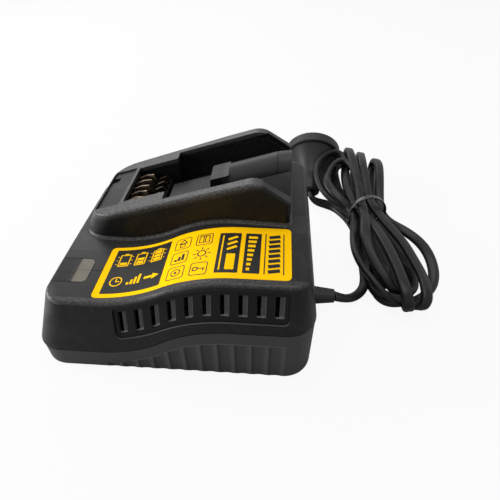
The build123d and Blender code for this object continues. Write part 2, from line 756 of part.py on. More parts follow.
core_x, core_y = core_place
core_length, core_depth, core_rise = core_size
transformer_core = box_on(core_place, core_size, board_top + 1.5)
core_window = (core_length - 3 * core_leg) / 2
for side in (-1, 1):
    window_x = core_x + side * (core_leg / 2 + core_window / 2)
    transformer_core -= Pos(window_x, core_y, board_top + 1.5 + core_rise / 2) * Box(
        core_window, 2 * core_depth, core_rise - 2 * core_leg)
winding_height = core_rise - 2 * core_leg
coil_face = RectangleRounded(core_leg + 2 * core_window - fit, core_depth + 2 * core_window, winding_radius)
coil_face -= Rectangle(core_leg, core_depth)
transformer_winding = Pos(core_x, core_y, board_top + 1.5 + core_leg) * extrude(coil_face, amount=winding_height)
bobbin_face = RectangleRounded(core_leg + 2 * core_window, core_depth + 2 * core_window + 3, 1)
bobbin_face -= Rectangle(core_length + 1, core_depth + fit)
transformer_winding += Pos(core_x, core_y, board_top) * extrude(bobbin_face, amount=1.5 + core_leg)

bulk_capacitor = column(*capacitor_place, capacitor_radius, board_top, board_top + capacitor_height)
bulk_capacitor = chamfer(bulk_capacitor.edges().sort_by(Axis.Z)[-1], 0.8)
crimp = Cylinder(capacitor_radius + 1, 1.4) - Cylinder(capacitor_radius - 0.5, 1.4)
bulk_capacitor -= Pos(*capacitor_place, board_top + 3.5) * crimp

filter_capacitor = box_on(filter_place, filter_size, board_top)
filter_capacitor = fillet(filter_capacitor.edges().filter_by(Axis.Z), 0.8)

choke_z = board_top + choke_radius + choke_wire
choke_ring = revolve(Plane.XZ * Pos(choke_radius, 0) * RegularPolygon(choke_wire, 8), Axis.Z)
mains_choke = Pos(*choke_place, choke_z) * Rotation(90, 0, 0) * choke_ring
foot_z = board_top + 1.2
mains_choke += Pos(*choke_place, foot_z) * Box(choke_radius * 2, choke_wire * 2, 2.4)

plate_length, plate_thickness, plate_rise = heatsink_size
heatsink = box_on(heatsink_place, heatsink_size, board_top)
for index in range(fin_count):
    fin_x = heatsink_place[0] - plate_length / 2 + 1 + index * (plate_length - 2) / (fin_count - 1)
    fin_y = heatsink_place[1] - plate_thickness / 2 - fin_depth / 2
    heatsink += box_on((fin_x, fin_y), (1.4, fin_depth, plate_rise), board_top)


def package(x):
    """Power package with its metal tab flat against the heatsink."""
    seat = heatsink_place[1] + plate_thickness / 2
    width, thickness, rise = package_size
    body = box_on((x, seat + thickness / 2), (width, thickness, 0.62 * rise), board_top + 3)
    tab = box_on((x, seat + tab_thickness / 2), (width, tab_thickness, rise), board_top + 3)
    hole = Pos(x, seat, board_top + 0.84 * rise + 3) * Rotation(90, 0, 0) * Cylinder(1.8, 4 * tab_thickness)
    part = body + tab - hole
    for offset in (-2.54, 0, 2.54):
        part += box_on((x + offset, seat + thickness / 2), (0.9, 0.6, 3.5), board_top)
    return part


power_transistor = package(heatsink_place[0] - 0.25 * plate_length)
output_rectifier = package(heatsink_place[0] + 0.25 * plate_length)

fuse_axis = Pos(*fuse_place, board_top + fuse_radius + 0.4) * Rotation(0, 90, 0)
fuse = fuse_axis * Cylinder(fuse_radius - 0.3, fuse_length)
for side in (-1, 1):
    cap_x = fuse_place[0] + side * (fuse_length - 5) / 2
    fuse += Pos(cap_x, fuse_place[1], board_top + fuse_radius + 0.4) * Rotation(0, 90, 0) * Cylinder(fuse_radius, 5)
    fuse += box_on((cap_x, fuse_place[1]), (2, 1.2, fuse_radius), board_top)

opto_coupler = box_on(opto_place, opto_size, board_top + 0.5)
controller_chip = box_on(chip_place, chip_size, board_top + 0.15)
for side in (-1, 1):
    for offset in (-1.27, 1.27):
        opto_coupler += box_on((opto_place[0] + offset, opto_place[1] + side * (opto_size[1] / 2 + 0.3)),
                               (0.6, 0.9, 1.8), board_top)
    for index in range(7):
        lead_x = chip_place[0] + (index - 3) * 1.27
        controller_chip += box_on((lead_x, chip_place[1] + side * (chip_size[1] / 2 + 0.3)),
                                  (0.45, 1.0, 0.8), board_top)


# ------------------------------------------------------------ screws
def pan_screw(x, y, seat, reach):
    """Screw driven upwards: its head bears on the underside at the seat level."""
    screw = column(x, y, screw_radius, seat - 0.5, seat + reach)
    head = column(x, y, head_radius, seat - head_height, seat)
    head = chamfer(head.edges().sort_by(Axis.Z)[0], 0.6)
    cross = box_on((x, y), (3.0, 0.8, 1.2), seat - head_height)
    cross += box_on((x, y), (0.8, 3.0, 1.2), seat - head_height)
    return screw + head - cross


housing_screws = []
for place in screw_places:
    seat = seam_z(place[0]) - well_roof
    housing_screws.append(pan_screw(*place, seat, well_roof + screw_reach))
board_screws = []
for place in (pillar_places[0], pillar_places[3]):
    screw = column(*place, screw_radius, wall + 0.5, board_top + 0.5)
    head = column(*place, head_radius, board_top, board_top + head_height)
    head = chamfer(head.edges().sort_by(Axis.Z)[-1], 0.6)
    head -= box_on(place, (3.0, 0.8, 1.2), board_top + head_height - 0.9)
    head -= box_on(place, (0.8, 3.0, 1.2), board_top + head_height - 0.9)
    board_screws.append(screw + head)

# ------------------------------------------------------------ cord grip: collar, neck in the wall, bead and taper
wall_in = exit_x - wall
collar_face = RectangleRounded(grip_width + 2 * collar_over, grip_height + 2 * collar_over, grip_height / 2)
tip_face = RectangleRounded(grip_tip_width, grip_tip_height, grip_tip_height / 2 - 0.4)
collar_plane = Plane(origin=(wall_in, cord_y, cord_z), x_dir=(0, 1, 0), z_dir=(1, 0, 0))
outside_plane = collar_plane.offset(wall)
cord_grip = extrude(collar_plane * collar_face, amount=-grip_inside)
cord_grip += extrude(collar_plane * grip_face, amount=wall)
bead_face = RectangleRounded(grip_width + 1.2, grip_height + 1.2, grip_height / 2)
cord_grip += loft([outside_plane * bead_face, outside_plane.offset(grip_outside) * tip_face], ruled=True)
cord_grip -= extrude(collar_plane.offset(-grip_inside) * Circle(cord_width / 2), amount=grip_inside + wall - 2)


# ------------------------------------------------------------ plug
axis = Vector(*plug_axis).normalized()
plug_plane = Plane(origin=plug_center, x_dir=Vector(axis.Y, -axis.X, 0), z_dir=axis)


def plug_form(grow):
    """Plug turned about its axis: rim, hollow flare, neck and sleeve."""
    rim = plug_radius + grow
    outline_edges = [
        Line((0, plug_rim + grow), (rim, plug_rim + grow)),
        Line((rim, plug_rim + grow), (rim, -plug_rim - grow)),
        Line((rim, -plug_rim - grow), (plug_back_radius + grow, -plug_rim - grow)),
        ThreePointArc(
            (plug_back_radius + grow, -plug_rim - grow),
            (0.42 * plug_back_radius + 0.58 * plug_neck_radius + grow, -plug_rim - 0.42 * (plug_neck - plug_rim)),
            (plug_neck_radius + grow, -plug_neck)),
        Line((plug_neck_radius + grow, -plug_neck), (plug_sleeve_radius + grow, -plug_sleeve)),
        Line((plug_sleeve_radius + grow, -plug_sleeve), (plug_tip_radius + grow, -plug_length - grow)),
        Line((plug_tip_radius + grow, -plug_length - grow), (0, -plug_length - grow)),
        Line((0, -plug_length - grow), (0, plug_rim + grow)),
    ]
    return revolve(Plane.XZ * make_face(outline_edges), Axis.Z)


plug_turned = plug_form(0)
rim_edges = plug_turned.edges().filter_by_position(Axis.Z, -plug_rim - 0.1, plug_rim + 0.1).filter_by(GeomType.CIRCLE)
plug_turned = fillet(rim_edges.sort_by(SortBy.RADIUS)[-2:], 1.2)
plug_turned = fillet(plug_turned.edges().sort_by(Axis.Z)[0], 1.6)
pins = []
for side in (-1, 1):
    place = Pos(side * pin_spacing / 2, 0, plug_rim) * Rotation(0, 0, -side * pin_tilt)
    blade = place * Pos(0, 0, pin_length / 2 - 2) * Box(pin_thickness, pin_width, pin_length + 4)
    blade = fillet(blade.edges().sort_by(Axis.Z)[-4:], 0.5)
    pins.append(plug_plane * blade)
    plug_turned -= place * Box(pin_thickness, pin_width, 8)
plug_body = plug_plane * plug_turned
plug_space = plug_plane * plug_form(plug_clearance)

# ------------------------------------------------------------ cord and hank
def section(y, x, half_width, z, half_height):
    return Plane.XZ.offset(-y) * Pos(x, z) * Ellipse(half_width, half_height)


lobes = loft([section(*values) for values in hank_sections], ruled=True)
tie_values = hank_sections[tie_section]
tie_face = section(tie_values[0] - tie_width / 2, tie_values[1], tie_values[2] + tie_thickness,
                   tie_values[3], tie_values[4] + tie_thickness)
cord_tie = extrude(tie_face, amount=-tie_width) - lobes
cord_hank = lobes - plug_space


def rounded_path(points):
    """Straight runs joined by arcs as large as their runs allow."""
    places = [Vector(*point) for point in points]
    radii = []
    for before, here, after in zip(places, places[1:], places[2:]):
        turn = math.radians((here - before).get_angle(after - here))
        shorter = min((here - before).length, (after - here).length)
        radii.append(0.45 * shorter / math.tan(turn / 2))
    print("radii", [round(radius, 1) for radius in radii])
    return FilletPolyline(*points, radius=radii)


def tube(points):
    path = rounded_path(points)
    start = Plane(origin=path @ 0, z_dir=path % 0)
    solid = sweep(start * Circle(tube_radius), path=path)
    print("tube volume", round(solid.volume), round(math.pi * tube_radius ** 2 * path.length), solid.is_valid)
    return solid


grip_tip = (exit_x + grip_outside, cord_y, cord_z)
power_cord = tube([grip_tip] + lead_points) - lobes - cord_grip
plug_tip = Vector(*plug_center) - axis * plug_length
plug_lead = tube([tuple(plug_tip)] + tail_points) - lobes - plug_body


def finish(shape, name):
    """Write one piece."""
    export_step(shape, "parts/" + name + ".step")


pieces = {
    "upper_housing": upper_housing,
    "lower_housing": lower_housing,
    "battery_cradle": cradle,
    "terminal_cover": terminal_cover,
    "terminal_block": terminal_block,
    "label": label,
    "led_lens": lens,
    "circuit_board": circuit_board,
    "transformer_core": transformer_core,
    "transformer_winding": transformer_winding,
    "bulk_capacitor": bulk_capacitor,
    "filter_capacitor": filter_capacitor,
    "mains_choke": mains_choke,
    "heatsink": heatsink,
    "power_transistor": power_transistor,
    "output_rectifier": output_rectifier,
    "fuse": fuse,
    "opto_coupler": opto_coupler,
    "controller_chip": controller_chip,
    "cord_grip": cord_grip,
    "plug_body": plug_body,
    "plug_pin_1": pins[0],
    "plug_pin_2": pins[1],
    "cord_hank": cord_hank,
    "cord_tie": cord_tie,
    "power_cord": power_cord,
    "plug_lead": plug_lead,
}
for number, blade in enumerate(contact_blades, 1):
    pieces[f"contact_blade_{number}"] = blade
for number, led in enumerate(status_leds, 1):
    pieces[f"status_led_{number}"] = led
for number, screw in enumerate(housing_screws, 1):
    pieces[f"housing_screw_{number}"] = screw
for number, screw in enumerate(board_screws, 1):
    pieces[f"board_screw_{number}"] = screw
for name, shape in pieces.items():
    finish(shape, name)
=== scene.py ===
# %% [markdown]
# # A power tool battery charger
#
# The charger is a dark moulded box with a sloping dock for the battery, a yellow label on its deck,
# a row of vents, and a flat mains cord tied up in a hank beside it. Its solid parts come from the
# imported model. This lesson adds what the solids leave out: the camera, the cord, the print on the
# label, small moulded details, the finishes and the light.

# %% Load the fixed frame
import math

import bmesh
import bpy
from mathutils import Matrix, Vector


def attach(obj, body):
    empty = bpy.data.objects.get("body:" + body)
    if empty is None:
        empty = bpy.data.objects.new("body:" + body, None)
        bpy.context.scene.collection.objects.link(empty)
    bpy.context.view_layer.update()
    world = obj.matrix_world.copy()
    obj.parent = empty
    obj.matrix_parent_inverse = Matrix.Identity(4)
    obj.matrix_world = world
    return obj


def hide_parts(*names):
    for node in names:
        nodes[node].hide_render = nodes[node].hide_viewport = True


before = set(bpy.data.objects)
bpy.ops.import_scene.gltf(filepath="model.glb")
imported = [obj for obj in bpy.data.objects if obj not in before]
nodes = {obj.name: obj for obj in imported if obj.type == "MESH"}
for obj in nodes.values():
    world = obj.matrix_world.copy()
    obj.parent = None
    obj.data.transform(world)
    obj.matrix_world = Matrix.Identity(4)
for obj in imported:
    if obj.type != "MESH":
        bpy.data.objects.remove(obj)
bpy.ops.object.select_all(action="DESELECT")
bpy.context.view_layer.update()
print("solid parts:", len(nodes))

# %% [markdown]
# ## The camera
#
# Everything on the charger is judged from one place, so the camera comes first. It stands in front
# of the vented wall, a little to the right of the middle, and looks down at the dock. A direction
# and an upward hint are easier to read than three angles, so the rotation is built from those.

# %% Place the camera
LENS_MM = 29.16
SENSOR_MM = 36.0
EYE = Vector((0.0466, -0.1684, 0.1824))
LOOK = Vector((-0.048, 0.746, -0.664)).normalized()
UP = Vector((-0.046, 0.663, 0.747))

side = LOOK.cross(UP).normalized()
true_up = side.cross(LOOK)
camera_data = bpy.data.cameras.new("view")
camera = bpy.data.objects.new("view", camera_data)
bpy.context.scene.collection.objects.link(camera)
camera.matrix_world = Matrix.Translation(EYE) @ Matrix((side, true_up, -LOOK)).transposed().to_4x4()
camera_data.lens = LENS_MM
camera_data.sensor_width = SENSOR_MM
camera_data.clip_start = 0.005
bpy.context.scene.camera = camera
print("camera at", tuple(round(value, 3) for value in EYE))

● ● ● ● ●

Starting at the line that holds "obj.parent = empty", copy each line exactly and stop after the line that holds "UP = Vector((-0.046, 0.663, 0.747))".

    obj.parent = empty
    obj.matrix_parent_inverse = Matrix.Identity(4)
    obj.matrix_world = world
    return obj


def hide_parts(*names):
    for node in names:
        nodes[node].hide_render = nodes[node].hide_viewport = True


before = set(bpy.data.objects)
bpy.ops.import_scene.gltf(filepath="model.glb")
imported = [obj for obj in bpy.data.objects if obj not in before]
nodes = {obj.name: obj for obj in imported if obj.type == "MESH"}
for obj in nodes.values():
    world = obj.matrix_world.copy()
    obj.parent = None
    obj.data.transform(world)
    obj.matrix_world = Matrix.Identity(4)
for obj in imported:
    if obj.type != "MESH":
        bpy.data.objects.remove(obj)
bpy.ops.object.select_all(action="DESELECT")
bpy.context.view_layer.update()
print("solid parts:", len(nodes))

# %% [markdown]
# ## The camera
#
# Everything on the charger is judged from one place, so the camera comes first. It stands in front
# of the vented wall, a little to the right of the middle, and looks down at the dock. A direction
# and an upward hint are easier to read than three angles, so the rotation is built from those.

# %% Place the camera
LENS_MM = 29.16
SENSOR_MM = 36.0
EYE = Vector((0.0466, -0.1684, 0.1824))
LOOK = Vector((-0.048, 0.746, -0.664)).normalized()
UP = Vector((-0.046, 0.663, 0.747))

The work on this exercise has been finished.